Néanmoins ces jeunes ne refusent pas l’emploi : ils s’engagent souvent dans des petits boulots qui leur permettent de préserver leur liberté. Ce sont des emplois alimentaires, loin des formes d’épanouissement qu’ils recherchent. Paradoxalement donc, ils refusent des contrats aidés et des stages dans leur domaine pour accepter des petits boulots non qualifiés, précaires. Cela s’explique tout d’abord par nécessité financière, mais aussi par besoin d’autonomie vis-à-vis des parents. « Le petit boulot est envisagé comme un moyen mis à contribution pour réaliser un objectif d’épanouissement personnel, situé dans un autre « monde » ». Le petit boulot ne sert pas à enrichir le CV, mais l’épanouissement personnel. « Il n’y a en fait pas de solution alternative au boulot alimentaire, tant les emplois « sérieux », ceux qui sont situés dans leur domaine d’études et qui pourraient servir leur parcours d’insertion, offrent des conditions de travail insatisfaisantes ». Romain Delès parle de « déclassement choisi ». Ce choix contribue néanmoins à les couper durablement du secteur de recherche, ces jeunes rejoignent alors la situation de l’insertion entravée.

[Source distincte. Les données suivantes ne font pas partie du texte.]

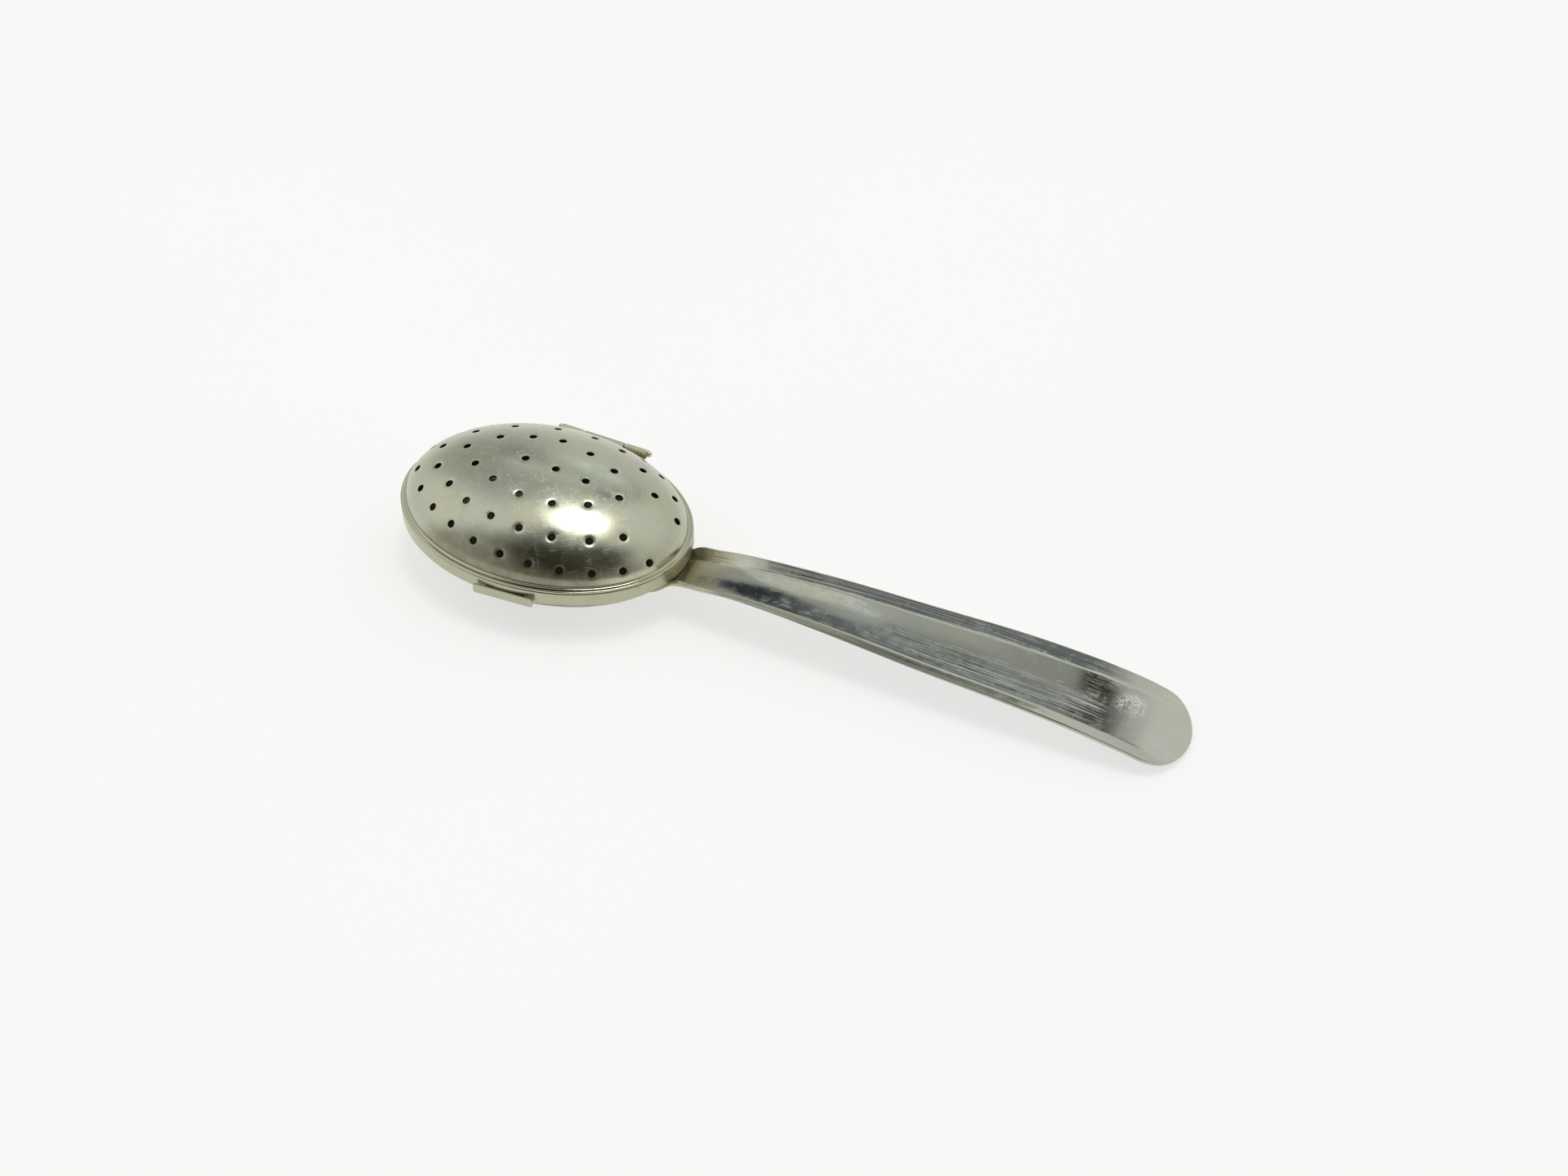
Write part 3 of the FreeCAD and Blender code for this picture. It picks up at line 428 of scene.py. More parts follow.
class Dome:
    """An oval pressing with punched holes: an ellipsoid cap of sheet."""

    def __init__(self, a, b, c, z0, sign, holes, edge_deg, dents, dish, seed):
        self.a, self.b, self.c, self.z0, self.sign = a, b, c, z0, sign
        self.edge = math.radians(edge_deg)
        self.A, self.B = 29.5, 22.9
        self.dents, self.dish = dents, dish
        rng = np.random.default_rng(seed)
        self.depth = dish * rng.uniform(0.6, 1.35, len(holes))
        H = np.array(holes)
        k = np.sqrt(1 - (H[:, 0] / a) ** 2 - (H[:, 1] / b) ** 2)
        self.H = np.stack([H[:, 0], H[:, 1], z0 + sign * c * k], 1)
        self.HN = unit(np.stack([H[:, 0] / a ** 2, H[:, 1] / b ** 2, sign * k / c], 1))

    def to_angles(self, uv):
        u, v = uv[:, 0] / self.A, uv[:, 1] / self.B
        return np.hypot(u, v) * (math.pi / 2), np.arctan2(v, u)

    def smooth(self, uv):
        th, ph = self.to_angles(uv)
        s = np.sin(th)
        P = np.stack([self.a * s * np.cos(ph), self.b * s * np.sin(ph), self.z0 + self.sign * self.c * np.cos(th)], 1)
        N = unit((P - [0, 0, self.z0]) / np.array([self.a, self.b, self.c]) ** 2)
        return P, N

    def from_point(self, P):
        q = (P - [0, 0, self.z0]) / np.array([self.a, self.b, self.c * self.sign])
        q = unit(q)
        th = np.arccos(np.clip(q[:, 2], -1, 1))
        ph = np.arctan2(q[:, 1], q[:, 0])
        r = th / (math.pi / 2)
        return np.stack([self.A * r * np.cos(ph), self.B * r * np.sin(ph)], 1)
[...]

On peut, en revanche, observer que ce choix de se placer « hors jeu » présente une certaine cohérence avec leur formation initiale artistique ou littéraire qui valorise l’originalité et la singularité.

L’auteur, face à ces trois idéaux types d’insertion professionnelle, parvient à la conclusion que les références axiologiques de l’école et de l’insertion professionnelle sont différentes. En effet, l’école valorise tout d’abord un rapport au savoir abstrait et désintéressé, ensuite, la récompense scolaire devient l’objectif ultime recherché par l’élève, enfin, l’école valorise la docilité des élèves. Toutes ces qualités sont très différentes de celles exigées par l’insertion professionnelle. Les candidats à l’embauche doivent donc se convertir à un nouveau système d’attentes. Néanmoins tous les jeunes ne sont pas égaux face à cette difficulté, selon leur formation : les jeunes de formation professionnalisante courte ont une avance sur les autres dans ce domaine. «La capacité des étudiants à se déscolariser » devient donc déterminante pour réussir son insertion professionnelle.

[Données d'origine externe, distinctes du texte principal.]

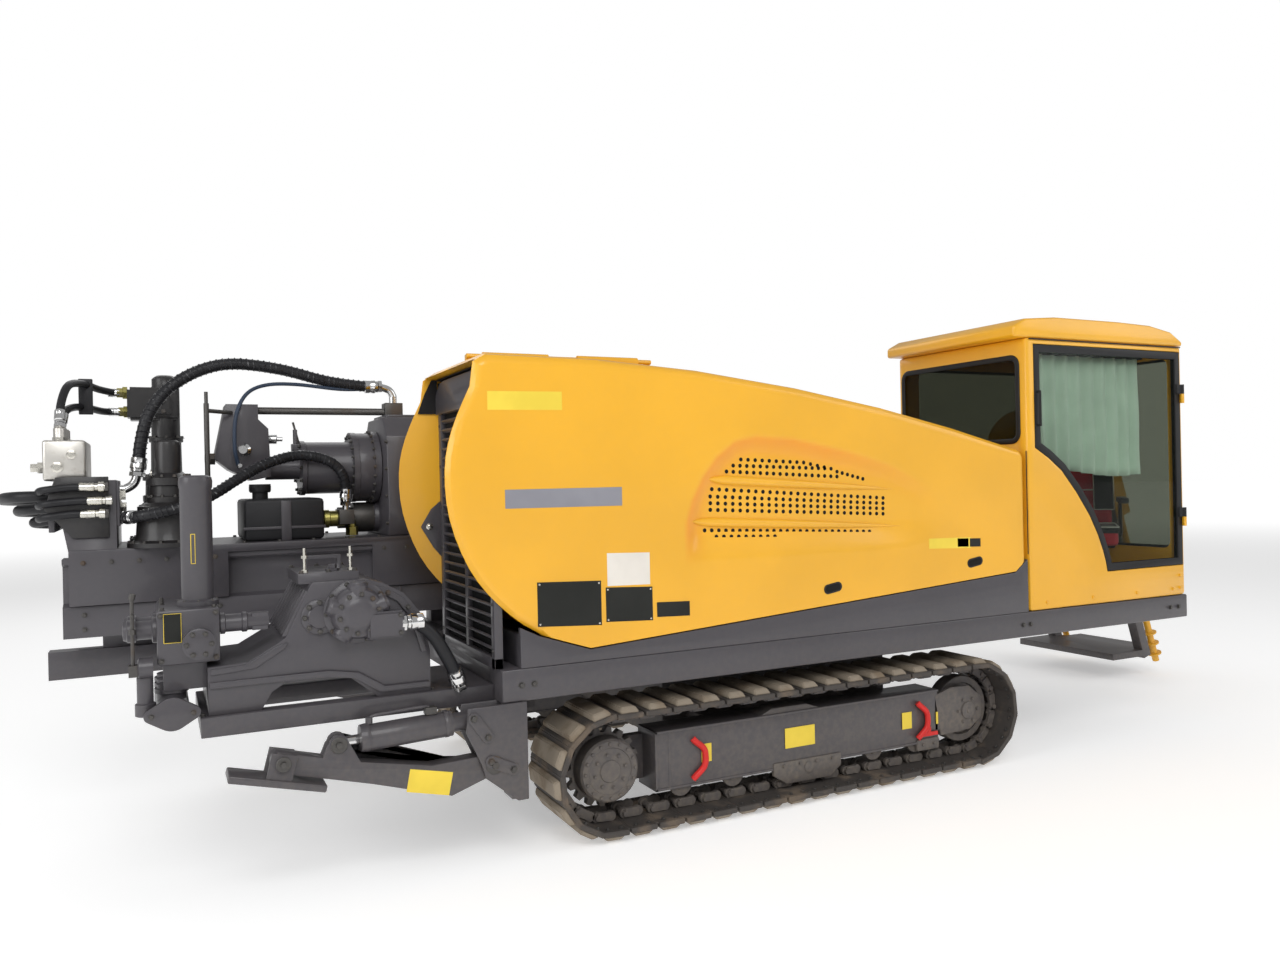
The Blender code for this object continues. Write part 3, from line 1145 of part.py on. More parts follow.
def make_drill_end():
    """The two vises, the anchor guides with their foot, and the two anchors."""
    top = MAST_Z[1] + GAP
    y = MAST_Y
    (v0, v1), (b0, b1) = VISE_X, BREAKOUT_X
    outline = ((y - 0.33, top), (y + 0.33, top), (y + 0.33, 2.02), (y + 0.22, 2.14), (y - 0.22, 2.14),
               (y - 0.33, 2.02))
    bore = arc((y, SPINDLE_Z), VISE_BORE, 0, 350, 35)
    vise = prism("clamp_vise", (outline, bore), "X", (v0, v1), grey())
    sleeve = tube("sleeve", (b0 + 0.02, y, SPINDLE_Z), (v0 + 0.02, y, SPINDLE_Z), SLEEVE_R, VISE_BORE,
                  None, 32)
    jaws = [rod("jaw", ((v0 + v1) / 2, y + side * 0.30, SPINDLE_Z), ((v0 + v1) / 2, y + side * 0.355, SPINDLE_Z),
                0.07, sides=20) for side in (-1, 1)]
    fuse(vise, sleeve, *jaws)
    lobes = []
    for start in (30, 210):
        lobes += arc((y, SPINDLE_Z), BREAKOUT_R, start, start + 120, 12)
    wrench = prism("breakout_vise", (lobes, arc((y, SPINDLE_Z), hole_radius(SLEEVE_R, 36), 0, 350, 35)), "X",
                   (b0, b1), yellow())
    pivot("breakout", "swing", ((b0 + b1) / 2, y, SPINDLE_Z), [wrench])

    make_anchors()
    return vise, wrench


def anchor_point(distance, ahead):
    """A point up the leaning anchor from its tip, and ahead of it, as (x, z)."""
    up = Vector((-math.sin(ANCHOR_LEAN), math.cos(ANCHOR_LEAN)))
    out = Vector((math.cos(ANCHOR_LEAN), math.sin(ANCHOR_LEAN)))
    return tuple(Vector(ANCHOR_FOOT) + up * distance + out * ahead)


def anchor_slab(low, high, back, front):
    return (anchor_point(low, back), anchor_point(low, front), anchor_point(high, front),
            anchor_point(high, back))


def make_anchors():
    """Leaning guides either side of the mast's end, with a driven anchor on each."""
    guides = []
    for y in ANCHOR_Y:
        guides.append(prism("anchor_guides", (anchor_slab(0.10, ANCHOR_LENGTH, -0.17, -0.09),), "Y",
                            (y - GUIDE / 2, y + GUIDE / 2), grey()))
    frame = guides[0]
    y0, y1 = ANCHOR_Y[0] - GUIDE / 2, ANCHOR_Y[1] + GUIDE / 2
    tie_x = MAST_X[1] + GAP
    extra = [guides[1],
             box("tie", (tie_x, y0, 1.10), (3.49, y1, 1.30)),
             box("foot", (3.42, y0, 0.16), (3.86, y1, 0.21)),
             box("toe", (3.80, y0 + GUIDE + 0.03, 0.16), (HALF_LENGTH, y1 - GUIDE - 0.03, 0.21))]
    fuse(frame, *extra)
    for name, y in zip(("near", "far"), ANCHOR_Y):
        anchor = prism(f"anchor_{name}", (anchor_slab(1.28, 1.62, -0.09 + GAP, 0.06),), "Y",
                       (y - 0.055, y + 0.055), yellow())
        bar = rod("bar", at(anchor_point(0, 0), y), at(anchor_point(1.30, 0), y), 0.026, sides=16)
        motor = rod("motor", at(anchor_point(1.60, 0), y), at(anchor_point(1.80, 0), y), 0.05, sides=20)
        flights = [rod("flight", at(anchor_point(0.06 + 0.09 * i, 0), y),
                       at(anchor_point(0.072 + 0.09 * i, 0), y), 0.055, sides=16) for i in range(3)]
        fuse(anchor, bar, motor, *flights)
        pivot(f"anchor_{name}", "feed", at(anchor_point(0, 0), y), [anchor])


# Pump

def make_pump():
    """The mud pump with its drive motor, on the platform ahead of the hood."""
    (x0, x1), (y0, y1), (z0, z1) = PLATFORM_X, PLATFORM_Y, PLATFORM_Z
    frame = [(x0, y0), (x1, y0), (x1, y1), (x0, y1)]
    hole = rectangle((x0 + 0.10, y0 + 0.09), (-2.36, y1 - 0.09))
    prism("pump_platform", (frame, hole), "Z", (z0, z1), grey())
    floor = z1 + GAP
    (c0, c1), (near, far) = CRANK_X, CRANK_Y
    side = ((c0, floor), (-2.97, floor), (-2.93, 0.84), (-2.88, 0.87), (-2.62, 0.87), (-2.50, floor),
            (c1, floor), (c1, 0.95), (-2.31, 1.12), (-2.38, 1.21), (-2.47, 1.26), (-2.54, CRANK_TOP),
            (FLANK[1][0] + 0.01, CRANK_TOP), FLANK[1], FLANK[0], (-2.89, 1.045), (-3.02, 0.972), (c0, 0.965))
    crank = prism("pump_crankcase", (side,), "Y", (near, far), grey())
    cover = box("cover", (-2.81, PUMP_Y - 0.19, CRANK_TOP - 0.01), (-2.56, PUMP_Y + 0.19, CRANK_TOP + 0.035))
    top = CRANK_TOP + 0.022
    handle = prism("handle", (((-2.765, top), (-2.765, top + 0.075), (-2.605, top + 0.075), (-2.605, top),
                               (-2.623, top), (-2.623, top + 0.057), (-2.747, top + 0.057), (-2.747, top)),),
                   "Y", (PUMP_Y - 0.01, PUMP_Y + 0.01))
    (foot_x, foot_z), (head_x, head_z) = FLANK
    fin_side = ((foot_x + 0.030, foot_z + 0.004), (head_x + 0.030, head_z - 0.012),
                (head_x - 0.018, head_z - 0.020), (foot_x - 0.016, foot_z + 0.003))
    pitch = (far - near - FIN - 0.02) / (FLANK_FINS - 1)
    fins = [prism("fin", (fin_side,), "Y", (near + 0.01 + pitch * index, near + 0.01 + pitch * index + FIN))
            for index in range(FLANK_FINS)]
    fuse(crank, cover, handle, *fins)

    (f0, f1), (g0, g1) = FLUID_X, FLUID_Z
    low_x = c0 - GAP
    fluid = box("pump_fluid_end", (f0, PUMP_Y - 0.23, g0), (f1, PUMP_Y + 0.20, g1), grey(), 0.010)
    body = box("body", (f0 + 0.02, PUMP_Y - 0.20, 0.88), (low_x, PUMP_Y + 0.18, g0 + 0.01))
    pots = [rod("valve_pot", (-3.30, PUMP_Y + dy, 0.80), (-3.30, PUMP_Y + dy, 0.90), 0.055, sides=18)
            for dy in (-0.13, 0, 0.13)]
    flange = rod("suction", (-3.30, PUMP_Y - 0.26, 0.80), (-3.30, PUMP_Y + 0.20, 0.80), 0.065, sides=20)
    plate = rod("suction_flange", (-3.30, PUMP_Y - 0.275, 0.80), (-3.30, PUMP_Y - 0.255, 0.80), 0.10, sides=20)
    outlet = rod("outlet", (-3.20, PUMP_Y - 0.19, 1.07), (-3.20, PUMP_Y - 0.30, 1.07), 0.05, sides=18)
    glands = [rod("gland", (f0 + 0.02, PUMP_Y + dy, 1.12), (f0 - 0.11, PUMP_Y + dy, 1.12), 0.038, sides=16)
              for dy in (-0.12, 0.02)]
    relief = rod("relief", (f1 - 0.02, PUMP_Y - 0.17, 1.13), (f1 + 0.19, PUMP_Y - 0.17, 1.13), 0.036, sides=16)
    fuse(fluid, body, *pots, flange, plate, outlet, *glands, relief)
    x, y = BOTTLE
    damper = rod("pulsation_damper", (x, y, g1 + GAP), (x, y, g1 + 0.025), 0.080, grey(), 24)
    fuse(damper, rod("bottle", (x, y, g1 + 0.015), (x, y, BOTTLE_TOP - 0.03), 0.060, sides=28),
         rod("cap", (x, y, BOTTLE_TOP - 0.04), (x, y, BOTTLE_TOP), 0.064, sides=28))

    face = near - GAP
    drive_x, drive_z = DRIVE_AT
    motor = rod("pump_motor", (drive_x, face, drive_z), (drive_x, face - 0.03, drive_z), DRIVE_R + 0.025,
                grey(), 32)
    fuse(motor, rod("case", (drive_x, face - 0.02, drive_z), (drive_x, face - 0.12, drive_z), DRIVE_R, sides=20),
         box("ports", (drive_x + 0.05, face - 0.11, 1.03), (-2.40, face - 0.04, 1.15)))
    y = face - 0.075
    route = ((-2.40 + GAP, y, 1.09), (-2.385, y, 1.09), (-2.37, y, 1.09), (-2.34, y, 1.083), (-2.27, y + 0.01, 1.02),
             (-2.21, y + 0.02, 0.92), (-2.17, y + 0.035, 0.84), (-2.155, y + 0.045, 0.80))
    pipe("pump_hose", route, 0.030, black())


def main():
    clear_scene()
    for name, side in SIDES:
        make_track(name, side)
        make_track_frame(name, side)
        make_sprocket(name, side)
    make_car_body()
    make_deck()
    make_hood()
    make_engine()
    make_cab()
    make_cab_inside()
    make_legs()
    make_pump()
    mast = make_mast()
    make_lift_cylinder()
    pivot("mast", "tilt", at(MAST_PIVOT, MAST_Y), [mast])
    head, spindle = make_power_head()
    riders = [make_carriage(), *make_feed_drives(), *head, make_carriage_hoses(), make_swivel_hoses(),
              make_motor_hoses()]
    pivot("carriage", "feed", (MOTOR_X, MAST_Y, MAST_Z[1]), riders)
    pivot("spindle", "turn", (SPINDLE_X[1], MAST_Y, SPINDLE_Z), [spindle])
    make_drill_end()


main()
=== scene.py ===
"""The looks of a tracked horizontal drilling rig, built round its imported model.

Every sub-assembly is a class that holds its sizes and dresses its own pieces. All
places are metres in the model's own frame: +X is the drilling end, -Y the service
lane with pump, hood and cab, +Z is up.
"""
from __future__ import annotations

import json
import logging
import math
from dataclasses import dataclass
from enum import Enum
from typing import Iterable, Sequence

import bmesh
import bpy
from mathutils import Matrix, Vector

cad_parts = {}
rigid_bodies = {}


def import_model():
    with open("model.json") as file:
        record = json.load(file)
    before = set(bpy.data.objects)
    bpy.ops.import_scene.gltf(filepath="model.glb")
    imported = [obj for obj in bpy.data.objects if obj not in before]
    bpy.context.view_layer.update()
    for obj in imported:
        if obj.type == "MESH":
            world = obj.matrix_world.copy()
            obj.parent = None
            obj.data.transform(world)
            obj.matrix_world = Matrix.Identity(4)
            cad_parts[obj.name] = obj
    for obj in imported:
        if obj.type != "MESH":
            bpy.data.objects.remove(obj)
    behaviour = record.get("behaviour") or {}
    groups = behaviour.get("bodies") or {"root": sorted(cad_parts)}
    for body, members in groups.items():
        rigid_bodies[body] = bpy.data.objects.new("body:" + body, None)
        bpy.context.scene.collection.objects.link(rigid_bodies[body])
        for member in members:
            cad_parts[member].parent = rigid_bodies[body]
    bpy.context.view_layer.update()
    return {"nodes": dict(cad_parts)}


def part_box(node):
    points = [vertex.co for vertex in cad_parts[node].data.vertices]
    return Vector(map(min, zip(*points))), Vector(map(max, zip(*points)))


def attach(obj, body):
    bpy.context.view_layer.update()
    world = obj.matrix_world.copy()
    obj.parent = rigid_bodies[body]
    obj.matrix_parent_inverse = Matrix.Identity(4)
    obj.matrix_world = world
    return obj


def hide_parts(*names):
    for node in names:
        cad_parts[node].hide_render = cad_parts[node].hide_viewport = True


LOG = logging.getLogger("drilling_rig")

Point = Sequence[float]
Colour = tuple[float, float, float]
Place = tuple[Point, Point]

UP: Point = (0, 0, 1)
DOWN: Point = (0, 0, -1)
AHEAD: Point = (1, 0, 0)
BACK: Point = (-1, 0, 0)
NEAR: Point = (0, -1, 0)
FAR: Point = (0, 1, 0)
ORIGIN: Point = (0, 0, 0)


class Sock:
    """A shader socket that does arithmetic by adding Math nodes."""

    def __init__(self, shade: "Shade", socket: bpy.types.NodeSocket) -> None:
        """Keeps the socket and the tree it is in."""
        self.shade = shade
        self.socket = socket

    def _math(self, operation: str, *values: object) -> "Sock":
        """Adds one Math node on the given values."""
        return self.shade.node("ShaderNodeMath", {"operation": operation}, dict(enumerate(values)))

    def __add__(self, other: object) -> "Sock":
        """Sum."""
        return self._math("ADD", self, other)

    __radd__ = __add__

    def __sub__(self, other: object) -> "Sock":
        """Difference."""
        return self._math("SUBTRACT", self, other)

    def __rsub__(self, other: object) -> "Sock":
        """Difference, from the other side."""
        return self._math("SUBTRACT", other, self)

    def __mul__(self, other: object) -> "Sock":
        """Product."""
        return self._math("MULTIPLY", self, other)

    __rmul__ = __mul__

    def sine(self) -> "Sock":
        """Sine of an angle in radians."""
        return self._math("SINE", self)

    def between(self, low: float, high: float) -> "Sock":
        """A smooth step from nought at low to one at high."""
        settings = {"interpolation_type": "SMOOTHSTEP"}
        return self.shade.node("ShaderNodeMapRange", settings, {0: self, 1: low, 2: high})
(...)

Romain Delès souligne également cette particularité française du temps de l’insertion professionnelle : cette période consacrée à la recherche d’emploi après l’obtention du diplôme ne s’observe pas dans d’autres pays.  En Suède par exemple, les jeunes poursuivent  souvent leurs études en occupant un emploi. Les études peuvent s’interrompre puis reprendre avec la formation continue. En Angleterre, les jeunes acceptent beaucoup plus facilement qu’en France un premier emploi inférieur à leurs niveaux de qualification.

Cette « logique du placement » propre à la France s’explique par trois facteurs selon Romain Delès : Tout d’abord, la professionnalisation reste l’objectif prioritaire de l’enseignement supérieur français. Ensuite, en France les études sont financées par la famille ou par l’aide de l’Etat qui transite par la famille. Cela induit une charge morale plus forte puisque reposant davantage sur une logique de don et de contre-don. L’étudiant se voit financer ses études s’il joue le jeu attendu : travailler pour réussir ses études, puis tout mettre en œuvre pour obtenir un emploi. Enfin, la logique de statut prévaut dans la recherche du premier emploi. Peu de jeunes acceptent des emplois jugés comme déclassés.

Les parcours d’étude en France s’effectuent souvent  sur une période plus  ramassée que dans d’autres pays (il est rare de poursuivre ses études au-delà de 25 ans an France), et obéissent à une « logique tubulaire » (les réorientations sont peu fréquentes).

 

Quatrième de couverture

Malgré des niveaux d’études élevés, les jeunes éprouvent des difficultés grandissantes à trouver leur place sur le marché du travail. Fruit d’une enquête sociologique auprès des diplômés de l’enseignement supérieur à la recherche d’un premier emploi, ce livre explore l’expérience de l’insertion professionnelle. Une fois le diplôme obtenu, les étudiants, souvent protégés des questionnements sur leur avenir professionnel pendant leurs études, sont plongés dans l’univers de la recherche d’emploi. Pour certains, la transition études/emploi est évidente (insertion prévisible) ; pour d’autres un véritable travail de conformation aux attendus de l’emploi s’engage (insertion entravée) ; pour d’autres encore, l’insertion professionnelle est un impératif trop pressant qu’il s’agit, un temps au moins, de mettre à distance (insertion refusée). Par-delà la diversité des parcours, ce livre conclut à l’existence d’un modèle de relation formation-emploi français très particulier, qui fait de l’insertion professionnelle l’objectif ultime, l’horizon indépassable de la jeunesse française.

L’auteur

  • Romain Delès est maître de conférence en sociologie à l’université de Bordeaux (Ecole supérieure de professorat de l’éducation d’Aquitaine) et chercheur au centre Emile Durkheim.